The Right to Monitor

The government has placed no direct restrictions on the monitoring and dissemination of information about human rights violations but both the National Security Law and the ban on third-party intervention in labor disputes have been used to restrict human rights activities.

On October 2, the forty-eight-year-old monk Chin-kwan, co-chair of the Buddhist Committee for Human Rights, was detained on suspicion of violating the NSL for using telephone and fax to exchange information on dissident organizations' activities with Pak Tae-ho, chair of the Cho-sun Buddhist Alliance in North Korea. He also allegedly met three North Koreans at a hotel in Beijing in September 1995 and received from them $4,000 in travel expenses; and he allegedly traveled to Canada where he handed over materials about dissident organizations to a pro-North Korean overseas representative of the Pan-National Alliance for the Unification of the Fatherland. Chin-kwan is a prominent labor rights activist in KOHRNET, an alliance of Korean human rights organizations.

The Role of the International Community

The twenty-seven members of the OECD decided in October to admit Korea but required that Korea's labor rights practices be monitored on a regular basis. The decision had been delayed in part because of concerns over labor legislation and violations of worker rights.
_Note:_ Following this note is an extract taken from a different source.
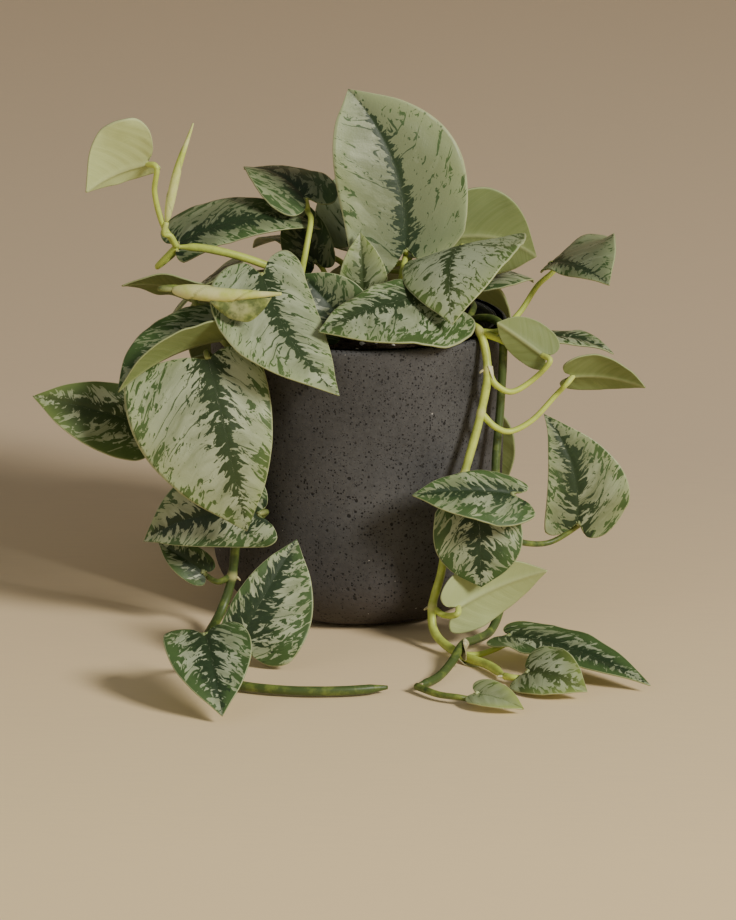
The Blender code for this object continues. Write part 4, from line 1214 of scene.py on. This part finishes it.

Members of the European Union were particularly active in holding Korea to international standards. When a delegation of parliamentarians from Korea visited Brussels in October, Sir Leon Brittan, European Commission vice-president for external relations, said the E.U. favored Korea's membership in OECD but also noted that reforms in the labor laws would remain on the OECD's agenda even after Korea was admitted.

Given its "special relationship" with South Korea and its preoccupation with trade, security and North/South tensions, the U.S. was notably reluctant to press Korea publicly on human rights concerns, though the issue was raised privately by State Department officials. While supporting Korea's OECD membership, the U.S. also urged Korea to reform its labor laws, including during Secretary of Commerce Mickey Kantor's visit to Seoul in June.